National Register of Historic Places says:

The Plattner Site is significant as an area which witnessed much commerce and some resulting cultural adaptation on the part of the Little Osage Indians. As the Louisiana Territory changed hands among France, England, and Spain, soldiers and traders of all three nations visited this village and left evidence of their presence. Indian occupation of the site has been estimated roughly as 1717 to 1777. House locations, marked by concentrations of household rubbish, ash, and artifacts, are the only visible remains of the settlement.

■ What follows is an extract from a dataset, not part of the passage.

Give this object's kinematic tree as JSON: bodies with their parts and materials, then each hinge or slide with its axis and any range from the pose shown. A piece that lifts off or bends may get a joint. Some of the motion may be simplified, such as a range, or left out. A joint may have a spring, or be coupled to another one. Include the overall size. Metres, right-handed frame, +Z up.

This was a village established by the Little Osage a few miles west of the "Utz Site," which had been inhabited by the Missouria for several hundred years. The Utz site is located in and near current Van Meter State Park.

William Clark's journal, 8 June 1804, reports:

"Still further back the Plains Commence, The french inform that Lead ore is found on this river in Several places, it heads up between the Osagees & Kansas River the right hand folk [fork] passes in a Short distance of the Missourie at the antient Little Ozages Village"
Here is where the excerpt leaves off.